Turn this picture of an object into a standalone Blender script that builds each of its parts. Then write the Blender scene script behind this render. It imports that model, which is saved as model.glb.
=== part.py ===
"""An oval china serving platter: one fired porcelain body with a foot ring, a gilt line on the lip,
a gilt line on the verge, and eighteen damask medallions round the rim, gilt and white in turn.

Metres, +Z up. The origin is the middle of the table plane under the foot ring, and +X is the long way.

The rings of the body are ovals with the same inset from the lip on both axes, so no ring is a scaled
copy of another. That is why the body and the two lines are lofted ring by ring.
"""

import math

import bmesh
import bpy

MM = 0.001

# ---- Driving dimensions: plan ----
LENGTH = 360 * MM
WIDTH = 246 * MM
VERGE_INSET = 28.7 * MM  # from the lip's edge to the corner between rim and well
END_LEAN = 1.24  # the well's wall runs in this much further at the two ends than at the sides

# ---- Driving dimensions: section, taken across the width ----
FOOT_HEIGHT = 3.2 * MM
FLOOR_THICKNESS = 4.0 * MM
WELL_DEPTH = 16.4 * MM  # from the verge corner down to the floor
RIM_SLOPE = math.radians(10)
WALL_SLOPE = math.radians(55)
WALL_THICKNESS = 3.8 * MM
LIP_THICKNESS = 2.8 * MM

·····

Short problem
Please reproduce every line of the material word for word.

Final result
Turn this picture of an object into a standalone Blender script that builds each of its parts. Then write the Blender scene script behind this render. It imports that model, which is saved as model.glb.
=== part.py ===
"""An oval china serving platter: one fired porcelain body with a foot ring, a gilt line on the lip,
a gilt line on the verge, and eighteen damask medallions round the rim, gilt and white in turn.

Metres, +Z up. The origin is the middle of the table plane under the foot ring, and +X is the long way.

The rings of the body are ovals with the same inset from the lip on both axes, so no ring is a scaled
copy of another. That is why the body and the two lines are lofted ring by ring.
"""

import math

import bmesh
import bpy

MM = 0.001

# ---- Driving dimensions: plan ----
LENGTH = 360 * MM
WIDTH = 246 * MM
VERGE_INSET = 28.7 * MM  # from the lip's edge to the corner between rim and well
END_LEAN = 1.24  # the well's wall runs in this much further at the two ends than at the sides

# ---- Driving dimensions: section, taken across the width ----
FOOT_HEIGHT = 3.2 * MM
FLOOR_THICKNESS = 4.0 * MM
WELL_DEPTH = 16.4 * MM  # from the verge corner down to the floor
RIM_SLOPE = math.radians(10)
WALL_SLOPE = math.radians(55)
WALL_THICKNESS = 3.8 * MM
LIP_THICKNESS = 2.8 * MM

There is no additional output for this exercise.